▶ _EXERCISE INSTRUCTIONS_: Print the lines of the data, starting with the first, up to and including the line where "union([hexRing(beadSection), ...lidCorners]), BOXWOOD);" appears.

▶ _DATASET SECTION_:
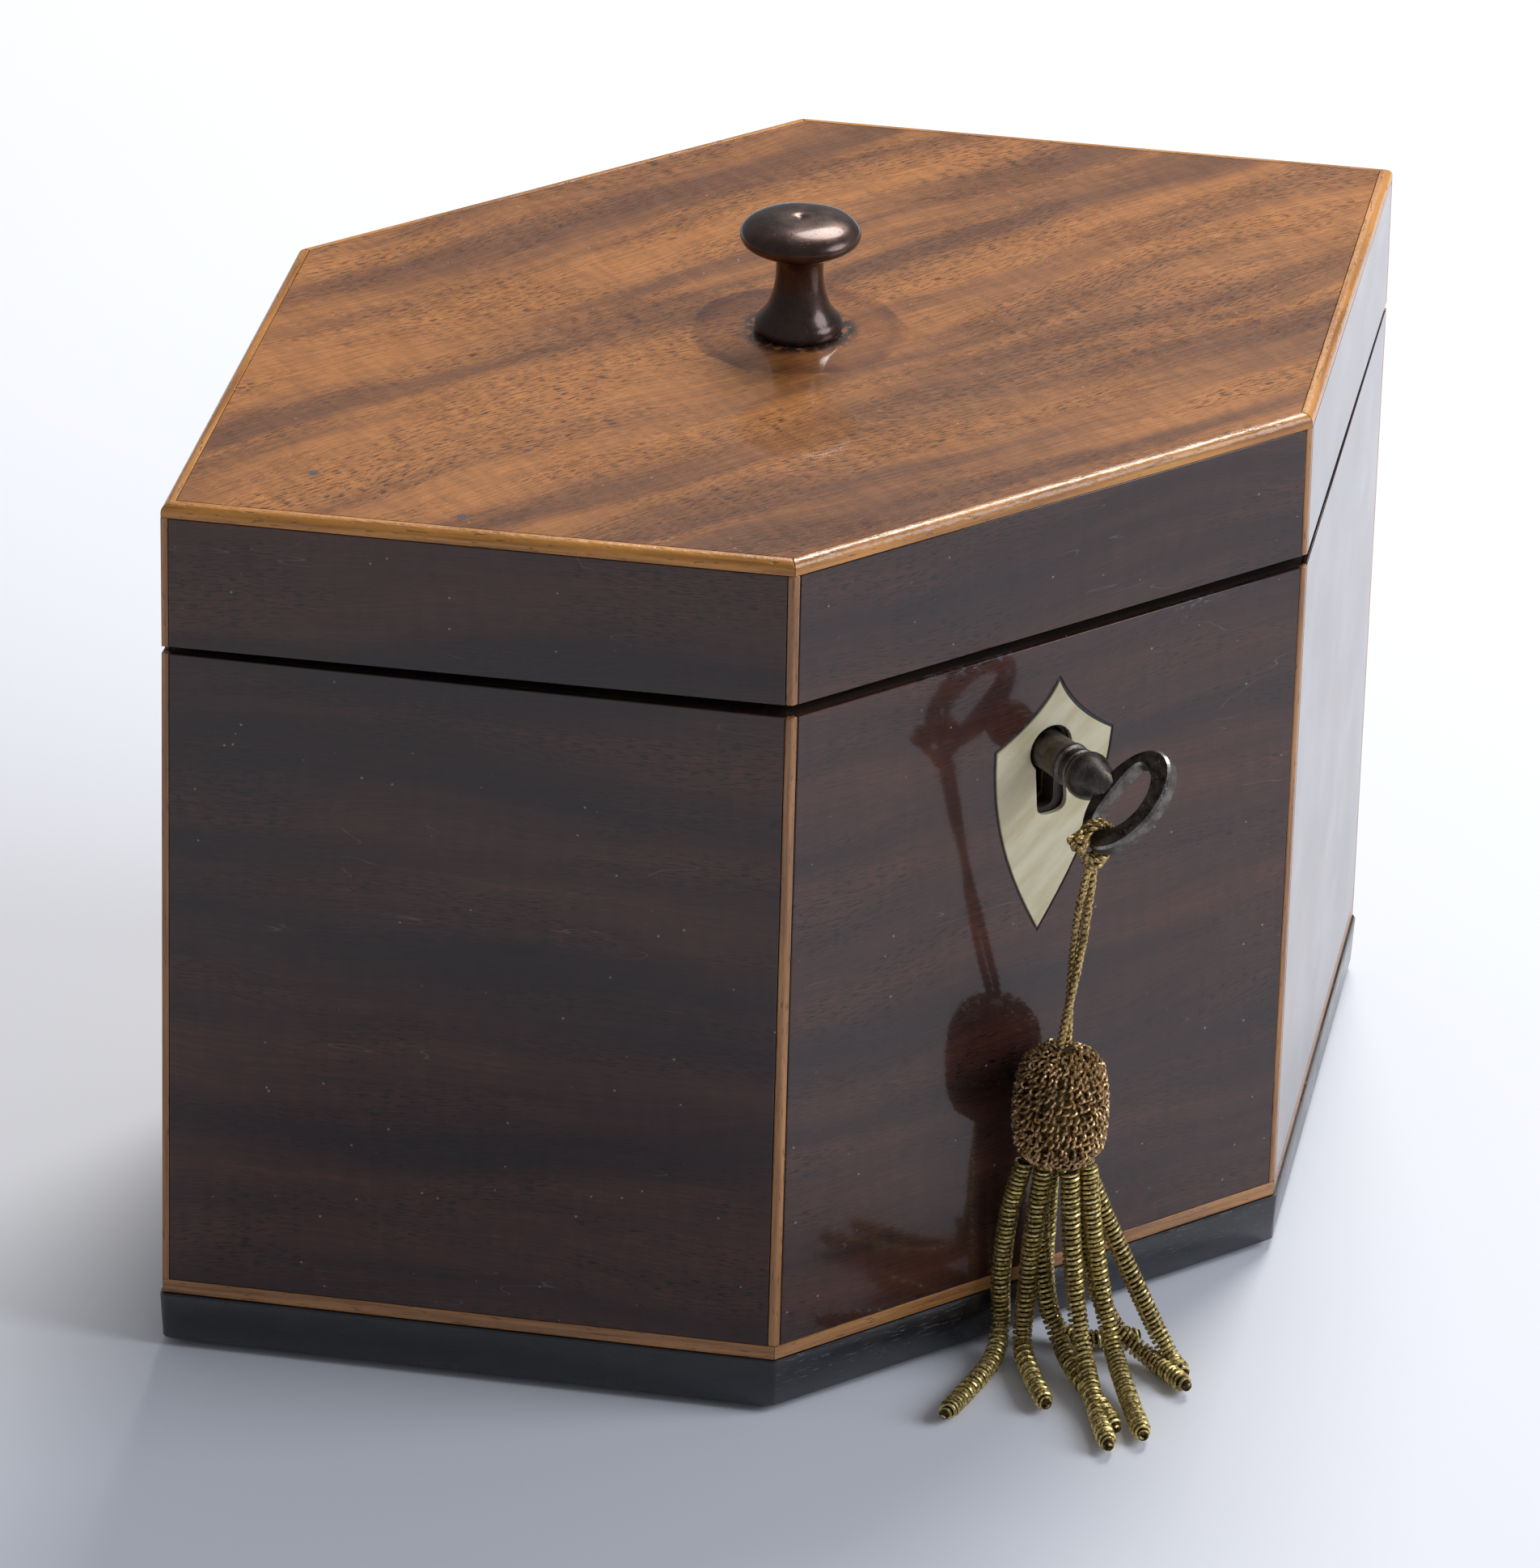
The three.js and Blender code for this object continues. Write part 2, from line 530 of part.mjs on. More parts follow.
const upperHingeRecess = HINGE_X.flatMap(
  ([, x]) => hingeRecess(x, LID_Z - PAST, LID_Z + LEAF_T + MORTISE_GAP),
);
const upperScrewHoles = leafScrews.map(([, x]) => screwHole('up', [x, LEAF_SCREW_Y, LID_Z]));

const STRIKER_X = [-9, 16.5];
const STRIKER_SCREWS = [['left', -6], ['right', 4]];
const STRIKER_T = 1;
const strikerMortise = box(STRIKER_X[0] - MORTISE_GAP, STRIKER_X[1] + MORTISE_GAP,
  CASE_FRONT - MORTISE_GAP, PLATE_BACK + MORTISE_GAP, LID_Z - PAST, LID_Z + STRIKER_T + MORTISE_GAP);
const strikerScrewHoles = STRIKER_SCREWS.map(([, x]) => screwHole('up', [x, BOLT_Y, LID_Z]));

const lidFrame = hexRing(squareSection(WALL_OUT, WALL_IN, LID_Z, LID_BOARD_Z - GLUE));
addLidPart('lid_frame', cut(lidFrame, [
  ...upperHingeRecess, ...upperScrewHoles, strikerMortise, ...strikerScrewHoles,
]), CARCASE_WOOD);

const STUD_R = 1.4;
const STUD_DEPTH = 4.5;
const studHole = rod(STUD_R + MORTISE_GAP, HEIGHT - STUD_DEPTH - MORTISE_GAP, HEIGHT + PAST, 'z', 12);
const lidBoard = prism(hexagon(WALL_OUT), LID_BOARD_Z, LID_BOARD_TOP);
addLidPart('lid_board', lidBoard.subtract(studHole), CARCASE_WOOD);
addLidPart('lid_top_veneer',
  prism(hexagon(BEAD_W + GLUE), TOP_VENEER_Z, HEIGHT).subtract(studHole), FIGURED_MAHOGANY);

SIDES.forEach((name, side) => {
  let sheet = veneerSheet(side, LID_Z, BEAD_Z - GLUE);
  if (name === 'back') sheet = cut(sheet, upperHingeRecess);
  addLidPart(`lid_veneer_${name}`, sheet, MAHOGANY);
});

// The edge bead stands on the corner lines. It is rounded on its outer top edge, and rebated
// over the lid board's edge.
const BEAD_ROUND = 1.1;
const beadSection = [
  [0, BEAD_Z], ...quarter(BEAD_ROUND, HEIGHT - BEAD_ROUND, BEAD_ROUND, Math.PI, Math.PI / 2),
  [BEAD_W, HEIGHT], [BEAD_W, TOP_VENEER_Z], [VENEER, TOP_VENEER_Z], [VENEER, BEAD_Z],
];
const lidCorners = CORNERS.map((_, corner) => cornerLine(corner, LID_Z, BEAD_Z + 0.3));
addLidPart('lid_stringing', union([hexRing(beadSection), ...lidCorners]), BOXWOOD);

// [radius, height above the lid] from the stud's end up over the mushroom head to its dimple
const KNOB_PROFILE = [
  [0, -STUD_DEPTH], [STUD_R, -STUD_DEPTH], [STUD_R, GLUE], [5.2, GLUE], [5.4, 0.9], [5.2, 1.7], [4.5, 2.5],
  [3.7, 3.9], [3.2, 5.8], [2.95, 7.8], [3, 9.5], [3.5, 10.6], [5.1, 11.3], [6.9, 12], [7.45, 12.9],
  [7.1, 13.9], [5.6, 14.8], [3.4, 15.3], [0.9, 15.4], [0, 15.1],
];
const knob = turned(KNOB_PROFILE.map(([radius, z]) => [radius, z + HEIGHT]), 'z', 32);
addLidPart('knob', knob, BRONZE);

// The striker's staple hangs from the lid, and the bolt's tongue passes through its eye.
const STAPLE_Z = 86.6;
const EYE_Z = [87.8, 93.3];
const EYE_HALF = 0.95;
const strikerPlate = box(STRIKER_X[0], STRIKER_X[1], CASE_FRONT, PLATE_BACK, LID_Z, LID_Z + STRIKER_T);
const stapleBlock = box(...STAPLE_X, BOLT_Y - STAPLE_HALF, BOLT_Y + STAPLE_HALF,
  STAPLE_Z, LID_Z + STRIKER_T / 2);
const staple = stapleBlock.subtract(
  box(STAPLE_X[0] - PAST, STAPLE_X[1] + PAST, BOLT_Y - EYE_HALF, BOLT_Y + EYE_HALF, ...EYE_Z),
);
addLidPart('striker', cut(strikerPlate.add(staple), strikerScrewHoles), BRASS);
STRIKER_SCREWS.forEach(([hand, x]) => {
  addLidPart(`striker_screw_${hand}`, screw('up', [x, BOLT_Y, LID_Z]), BRASS);
});

HINGE_X.forEach(([hand, x]) => {
  const leaf = hingeLeaf(x, LID_Z, LID_Z + LEAF_T, MIDDLE_KNUCKLE, SIDE_GAPS);
  addLidPart(`hinge_upper_leaf_${hand}`, cut(leaf, upperScrewHoles), BRASS);
});
leafScrews.forEach(([place, x]) => {
  addLidPart(`hinge_upper_screw_${place}`, screw('up', [x, LEAF_SCREW_Y, LID_Z]), BRASS);
});

// ---------------------------------------------------------------- key

// Distances along the key are measured out from the caddy's front face, so inside it is negative.
// The key is made as it goes in, with its bit down, then turned.
const BARREL_END = -(WALL_IN - PLATE_T - 0.35);
const BORE_R = 1.35;
const BORE_END = 0;
const BOW_OUT = 16.4; // to the middle of the bow
const BOW_LONG = 5.05; // half the bow's length along the key
const BOW_WIDE = 7.2; // half its width
const BOW_T = 2.2;
const BOW_HOLE = 4.9; // half the width of the D-shaped hole in the bow
const BOW_HOLE_NEAR = 2.8; // from the bow's middle to the hole's flat side
const BOW_HOLE_FAR = 2.5; // and to its round side
const BIT_R = 7.2;
const BIT_T = 1.6;
const BIT_ALONG = [-7.6, -4];

const barrel = turned([
  [0, BORE_END], [BORE_R, BORE_END], [BORE_R, BARREL_END], [2.5, BARREL_END], [2.5, 3.9], [2.7, 4.2],
  [2.7, 4.8], [2.3, 5.1], [2.3, 5.5], [2.6, 5.8], [2.6, 6.3], [2.4, 6.7], [2.85, 7.1], [3, 7.8],
  [3, 8.6], [2.75, 9.4], [2, 10.2], [1.4, 11.9], [0, 11.9],
].map(([radius, out]) => [radius, -out]).reverse(), 'y', 20);

const bowOutline = new THREE.Shape();
bowOutline.absellipse(BOW_OUT, 0, BOW_LONG, BOW_WIDE, 0, 2 * Math.PI, false, 0);
const bowHole = new THREE.Path();
const near = BOW_OUT - BOW_HOLE_NEAR;
const far = BOW_OUT + BOW_HOLE_FAR;
bowHole.moveTo(near, 0);
bowHole.bezierCurveTo(near, 3.4, near + 0.2, BOW_HOLE, BOW_OUT - 1, BOW_HOLE);
bowHole.bezierCurveTo(BOW_OUT + 0.9, BOW_HOLE, far, 2.6, far, 0);
bowHole.bezierCurveTo(far, -2.6, BOW_OUT + 0.9, -BOW_HOLE, BOW_OUT - 1, -BOW_HOLE);
bowHole.bezierCurveTo(near + 0.2, -BOW_HOLE, near, -3.4, near, 0);
bowOutline.holes.push(bowHole);
const bowGeometry = new THREE.ExtrudeGeometry(bowOutline, {
  depth: BOW_T, bevelEnabled: false, curveSegments: 12,
});
bowGeometry.translate(0, 0, -BOW_T / 2);
bowGeometry.rotateY(Math.PI / 2); // the outline's X points down now
bowGeometry.rotateX(-Math.PI / 2); // and out towards the front
const bow = solid(bowGeometry);

const BIT_ROOT = 2; // inside the barrel's wall
const bit = box(-BIT_T / 2, BIT_T / 2, -BIT_ALONG[1], -BIT_ALONG[0], -BIT_R, -BIT_ROOT);

const key = new THREE.Group();
key.position.set(0, FRONT, KEY_Z);
key.rotation.y = KEY_ANGLE;
caddy.add(key);
addPart(key, 'key', union([barrel, bow, bit]), STEEL);

// ---------------------------------------------------------------- tassel

// The loop goes round the lower end of the bow's rim, which is at the tie.
const BOW_RIM = (BOW_WIDE + BOW_HOLE) / 2;
const TIE_IN = 0.4; // the tie is this much nearer to the caddy than the bow's middle
const TIE = new THREE.Vector3(
  -BOW_RIM * Math.sin(KEY_ANGLE), FRONT - BOW_OUT + TIE_IN, KEY_Z - BOW_RIM * Math.cos(KEY_ANGLE),
);
const LOOP_R = 2.35;
const LOOP_CORD_R = 0.6;
const loopSection = Array.from({ length: 9 }, (_, i) => {
  const angle = (i / 8) * 2 * Math.PI;
  return [LOOP_R + LOOP_CORD_R * Math.cos(angle), LOOP_CORD_R * Math.sin(angle)];
});
addPart(caddy, 'tassel_loop', turned(loopSection, 'y', 20).translate([TIE.x, TIE.y, TIE.z]), GILT);

/** A round bar along a smooth curve through points. */
function bar(points, radius, steps, sides = 8) {
  const curve = new THREE.CatmullRomCurve3(points.map((p) => new THREE.Vector3(...p)));
  const ring = Array.from({ length: sides }, (_, i) => {
    const angle = (i / sides) * 2 * Math.PI;
    return new THREE.Vector2(radius * Math.cos(angle), radius * Math.sin(angle));
  });
  const section = new THREE.Shape(ring);
  return solid(new THREE.ExtrudeGeometry(section, { steps, extrudePath: curve, bevelEnabled: false }));
}

// The doubled cord, from under the loop to the top of the tassel's head.
const CORD_ROUTE = [
  [-4.2, -69.3, 74], [-4.1, -68.8, 71.9], [-3.9, -68.3, 69.8], [-3.8, -67.7, 67.7], [-3.6, -67.2, 65.6],
  [-3.4, -66.6, 63.5], [-3.2, -66.1, 61.3], [-3, -65.5, 59.2], [-2.8, -65, 57.1], [-2.6, -64.4, 55],
  [-2.4, -63.9, 52.9], [-2.2, -63.3, 50.8], [-1.9, -62.7, 48.6], [-1.6, -62.1, 46.4], [-1.4, -61.6, 44.2],
];
const CORD_R = 1;
addPart(caddy, 'tassel_cord', bar(CORD_ROUTE, CORD_R, 20), GILT);

const HEAD = [-1.3, -61.3]; // the head's axis in plan
const headProfile = [ // [radius, height]
  [0, 28.9], [4.2, 28.9], [5.4, 30.2], [5.9, 32.4], [5.9, 35.6], [5.7, 38.8], [5, 41.4], [3.6, 43],
  [1.6, 43.6], [0, 43.7],
];
addPart(caddy, 'tassel_head', turned(headProfile, 'z', 20).translate([...HEAD, 0]), GILT);

// Coiled strands fall from under the head to the table, bend there and lie on it.
const STRAND_R = 1.3;
const STRANDS = [
  [[-4.4, -58.6, 27.6], [-5.4, -57.2, 20], [-5.7, -56.4, 11], [-5.8, -56.8, 3.6],
    [-9.6, -60.4, 1.6], [-15.6, -64.2, 1.6], [-22.3, -67.9, 1.6]],
  [[-2.8, -60.6, 27.6], [-3.6, -59.9, 18], [-4, -59.4, 8],
    [-4.9, -60.3, 2.3], [-7.7, -66.2, 1.6], [-10.3, -72.8, 1.6]],
  [[-0.9, -63.2, 27.6], [-0.9, -64.2, 18], [-0.8, -65.4, 10],
    [-1.8, -68.8, 4.2], [-5.4, -76.3, 1.6], [-9.7, -84.9, 1.6]],
  [[1.6, -63.6, 27.6], [1.7, -64.6, 21], [2.5, -65.8, 12],
    [2.3, -68.9, 4.8], [-0.4, -76, 1.8], [-4.7, -85.3, 1.6]],
  [[2, -61.6, 27.6], [4.3, -64.6, 19], [6.2, -67.6, 12],
    [8.3, -70.2, 5.2], [9, -72.9, 1.8], [8.6, -75.9, 1.6]],
  [[0.6, -59.8, 27.6], [2.6, -61.8, 17], [3.4, -63.9, 10],
    [5.1, -66.3, 4.4], [7.3, -70.3, 1.65], [7, -78.6, 1.6]],
  [[-1.6, -58.8, 27.6], [-2.3, -59.4, 18], [-1.8, -60.6, 9],
    [-1.2, -62.9, 3.4], [-2.6, -68.4, 1.65], [-6.4, -82, 1.6]],
  [[-0.1, -58.2, 27.6], [0.3, -57.4, 18], [0.5, -57.2, 9],
    [1, -59, 2.8], [3.4, -62.6, 1.6], [9.6, -65.2, 1.6]],
];
const fringeCore = rod(3.9, 26.4, 28.5, 'z').translate([...HEAD, 0]);
const strands = STRANDS.map((route) => bar(route, STRAND_R, 14));
addPart(caddy, 'tassel_fringe', union([fringeCore, ...strands]), GILT);

export default caddy;
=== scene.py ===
# The looks of a hexagonal mahogany tea caddy with its key and bullion tassel.
#
# Pieces are made in millimetres, in the frame with +Z up and the front at -Y. Lid pieces are made
# with the lid shut and key pieces with the bit down, and both are then turned to their rest places.

import json
import math
import random

import bmesh
import bpy
from mathutils import Matrix, Quaternion, Vector, noise


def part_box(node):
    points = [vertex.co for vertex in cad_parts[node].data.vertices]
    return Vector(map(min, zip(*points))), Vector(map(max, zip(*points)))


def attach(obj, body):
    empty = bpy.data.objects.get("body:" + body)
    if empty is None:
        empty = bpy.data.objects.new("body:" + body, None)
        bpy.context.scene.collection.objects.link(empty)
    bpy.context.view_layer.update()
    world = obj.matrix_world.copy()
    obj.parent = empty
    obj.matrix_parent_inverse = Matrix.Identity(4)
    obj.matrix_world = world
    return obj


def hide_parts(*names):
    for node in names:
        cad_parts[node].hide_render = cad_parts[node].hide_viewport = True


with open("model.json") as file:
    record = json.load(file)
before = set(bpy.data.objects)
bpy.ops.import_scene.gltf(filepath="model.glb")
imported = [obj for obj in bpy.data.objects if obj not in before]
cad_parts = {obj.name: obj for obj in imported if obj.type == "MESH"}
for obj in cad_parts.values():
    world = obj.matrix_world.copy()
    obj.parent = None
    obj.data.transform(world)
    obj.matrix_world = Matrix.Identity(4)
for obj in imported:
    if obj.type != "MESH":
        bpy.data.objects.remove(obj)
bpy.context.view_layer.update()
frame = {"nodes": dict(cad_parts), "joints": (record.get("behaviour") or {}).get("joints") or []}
MM = 0.001

# ---- camera

AIM = Vector((-5.2, -3.64, 55.71)) * MM
AZIMUTH, ELEVATION, ROLL = (math.radians(a) for a in (-35.53, 27.455, 1.572))
DISTANCE = 1371.2 * MM
LENS = 251.1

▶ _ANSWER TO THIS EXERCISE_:
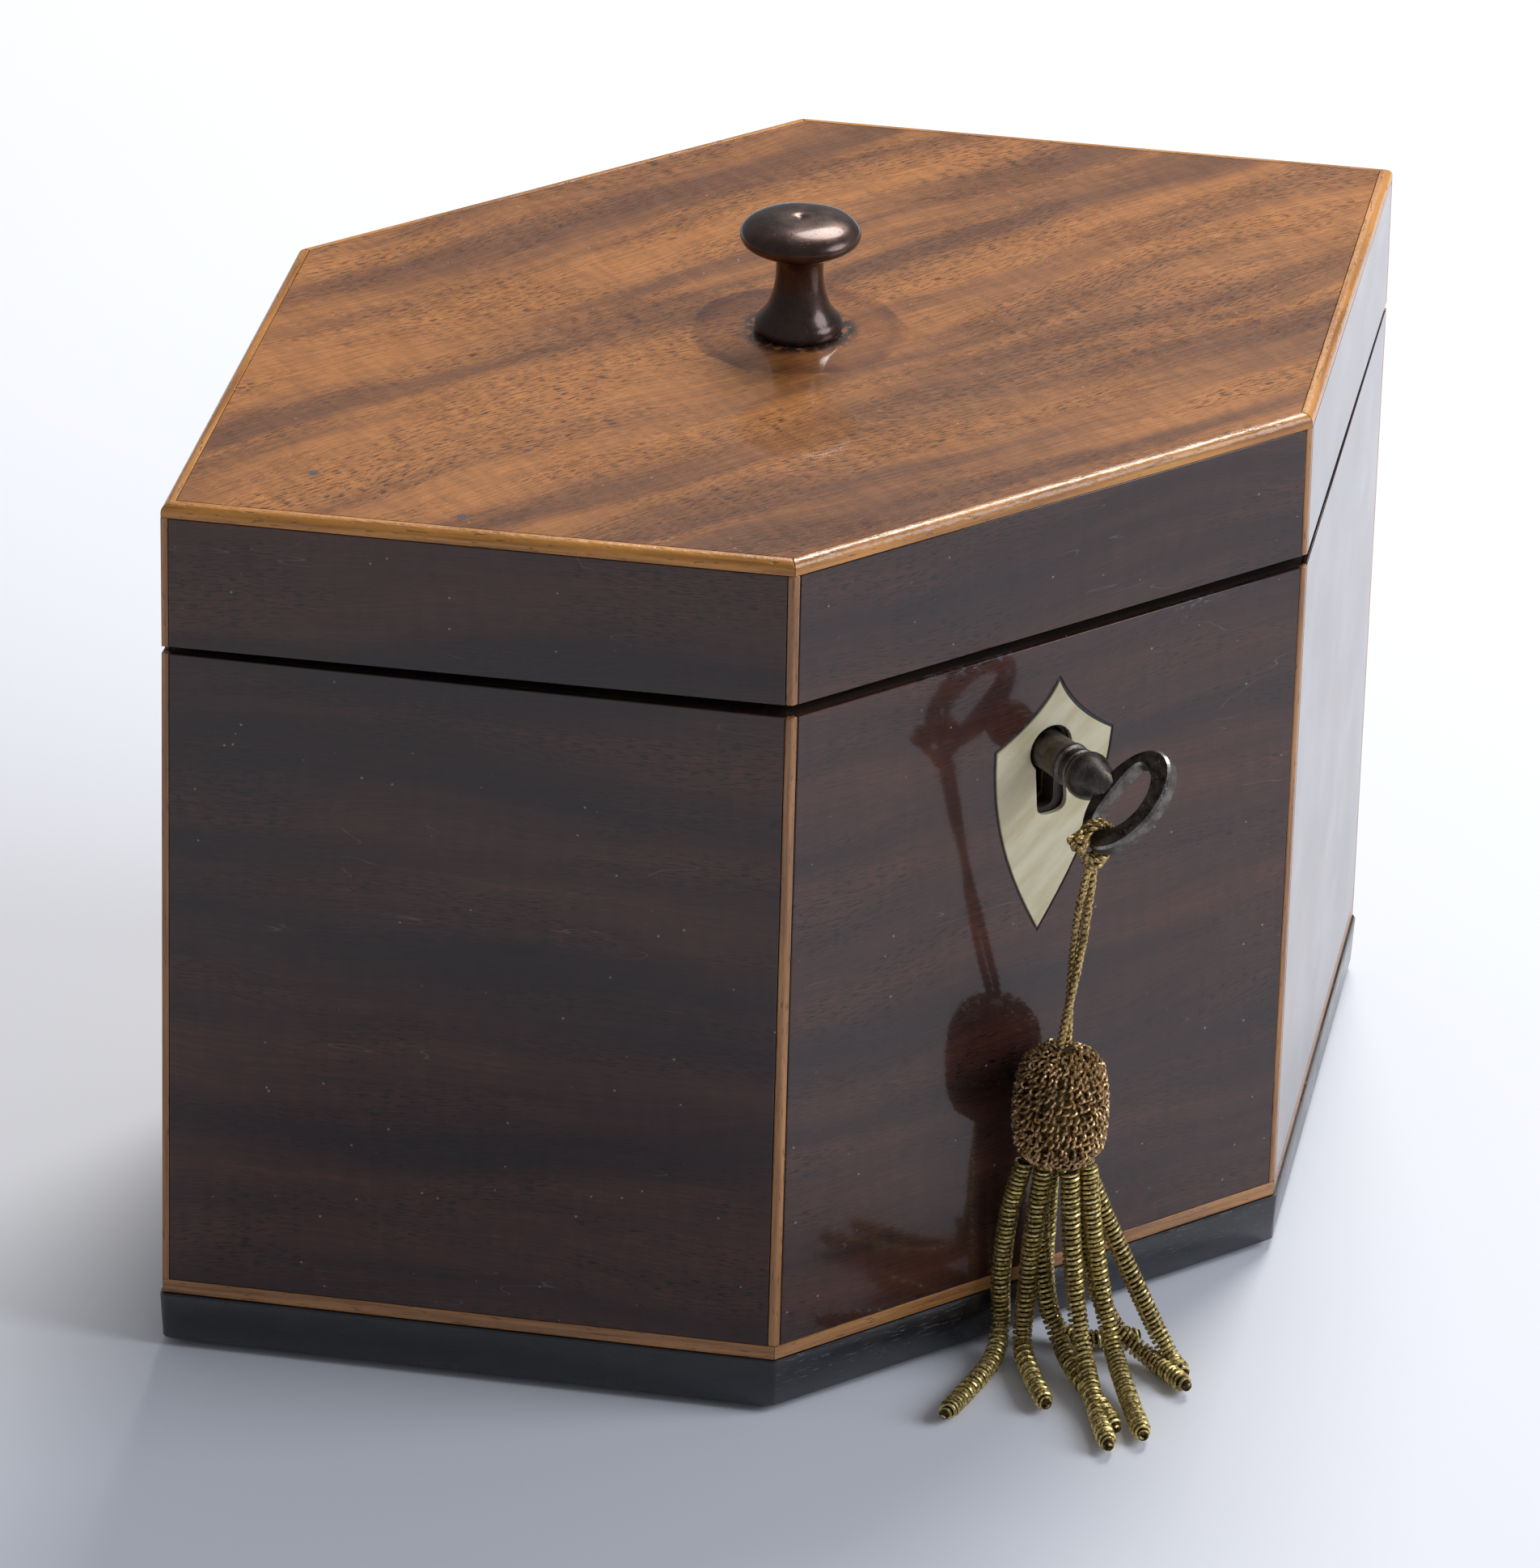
The three.js and Blender code for this object continues. Write part 2, from line 530 of part.mjs on. More parts follow.
const upperHingeRecess = HINGE_X.flatMap(
  ([, x]) => hingeRecess(x, LID_Z - PAST, LID_Z + LEAF_T + MORTISE_GAP),
);
const upperScrewHoles = leafScrews.map(([, x]) => screwHole('up', [x, LEAF_SCREW_Y, LID_Z]));

const STRIKER_X = [-9, 16.5];
const STRIKER_SCREWS = [['left', -6], ['right', 4]];
const STRIKER_T = 1;
const strikerMortise = box(STRIKER_X[0] - MORTISE_GAP, STRIKER_X[1] + MORTISE_GAP,
  CASE_FRONT - MORTISE_GAP, PLATE_BACK + MORTISE_GAP, LID_Z - PAST, LID_Z + STRIKER_T + MORTISE_GAP);
const strikerScrewHoles = STRIKER_SCREWS.map(([, x]) => screwHole('up', [x, BOLT_Y, LID_Z]));

const lidFrame = hexRing(squareSection(WALL_OUT, WALL_IN, LID_Z, LID_BOARD_Z - GLUE));
addLidPart('lid_frame', cut(lidFrame, [
  ...upperHingeRecess, ...upperScrewHoles, strikerMortise, ...strikerScrewHoles,
]), CARCASE_WOOD);

const STUD_R = 1.4;
const STUD_DEPTH = 4.5;
const studHole = rod(STUD_R + MORTISE_GAP, HEIGHT - STUD_DEPTH - MORTISE_GAP, HEIGHT + PAST, 'z', 12);
const lidBoard = prism(hexagon(WALL_OUT), LID_BOARD_Z, LID_BOARD_TOP);
addLidPart('lid_board', lidBoard.subtract(studHole), CARCASE_WOOD);
addLidPart('lid_top_veneer',
  prism(hexagon(BEAD_W + GLUE), TOP_VENEER_Z, HEIGHT).subtract(studHole), FIGURED_MAHOGANY);

SIDES.forEach((name, side) => {
  let sheet = veneerSheet(side, LID_Z, BEAD_Z - GLUE);
  if (name === 'back') sheet = cut(sheet, upperHingeRecess);
  addLidPart(`lid_veneer_${name}`, sheet, MAHOGANY);
});

// The edge bead stands on the corner lines. It is rounded on its outer top edge, and rebated
// over the lid board's edge.
const BEAD_ROUND = 1.1;
const beadSection = [
  [0, BEAD_Z], ...quarter(BEAD_ROUND, HEIGHT - BEAD_ROUND, BEAD_ROUND, Math.PI, Math.PI / 2),
  [BEAD_W, HEIGHT], [BEAD_W, TOP_VENEER_Z], [VENEER, TOP_VENEER_Z], [VENEER, BEAD_Z],
];
const lidCorners = CORNERS.map((_, corner) => cornerLine(corner, LID_Z, BEAD_Z + 0.3));
addLidPart('lid_stringing', union([hexRing(beadSection), ...lidCorners]), BOXWOOD);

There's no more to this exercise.